Technology will become an integral component of the curriculum by being a powerful tool for the children’s learning by doing. Traditional classroom tools – pencils, notebooks, and texts – will still be vital, but computers, video and other technologies will be used by the children to assemble and modify ideas, and to access and study information. The technology will be used to make possible the instant exchange of information between classrooms as well as individual students; to allow instant access to databases and online information services, and to provide multimedia technical resources such as interactive audio and video.
The study of Values Development and Democratic Citizenship will be added to the curriculum as a way to involve the students in the active formation of their own values as individuals and as citizens of a democracy. Students would actively engage in establishing their personal system of values and a societal based system of values that would take into account the basic precepts of democracy.
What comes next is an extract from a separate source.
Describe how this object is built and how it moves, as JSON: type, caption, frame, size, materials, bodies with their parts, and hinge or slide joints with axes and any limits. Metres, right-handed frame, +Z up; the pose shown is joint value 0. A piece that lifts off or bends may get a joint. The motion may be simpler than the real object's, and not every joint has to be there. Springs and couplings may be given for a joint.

| Area of Study | Current Disciplines | Revisions |
| Mathematics | Geometry
Algebra Trigonometry Calculus, etc |
Add Statistics (possible substitute for geometry)
Mathematical Modeling |
| Science | Biology
Physics Chemistry, etc. |
Add Genetics (possible substitute for some
aspects of general biology |
| Communication
And Information Handling |
Video Literacy
Reading Literacy Computer Literacy Composition, etc. |
|
| Social Studies | History
Geography Sociology Political Science, etc |
Cross impact with biology |
| Values Development
And Democratic Citizenship |
Personal and Societal values
Governance Structures Activities of Citizens, etc. |
Evaluation
Within the new curriculum, new forms of assessment and performance measurement used to evaluate the effectiveness of the new forms of classroom learning will have to be developed. Education will become a collective effort between children, and educational methods will come to emphasize the actual process of children’s construction of new ideas. One type of assessment of the learning taking place will be the videotape recordings of student interactions as they work to reveal their grasp of the course material as well as their ability to communicate it to others. Evaluations of a portfolio that shows the evolution of a child’s work as it is created, rather than of a single completed work or a set of isolated exercises will be another form of assessment. Teams of expert teachers selected from the different schools in the district or around the state will conduct the evaluations. These alternative assessment strategies will be used to capture the qualitative different and much more detailed information about the children’s actual competence. Close-ended standardized tests will not be used for evaluation, but other assessments techniques will include the evaluation of group work, journals and student projects.
Summary
Technology has effectively revolutionized the American society. An unexpected byproduct of this revolution has been the emergence of a generation of children weaned on multidimensional, interactive media sources, a generation whose understanding and expectations of the world differ profoundly from that of the generations preceding them. However the limitations inherent in our current educational system encourage an inflexible futures-based curriculum design. This design attempts to make some changes to meet the needs of our children who will guide our futures, but the real changes will only come when we completely revise our educational practices in light of how our culture has changed.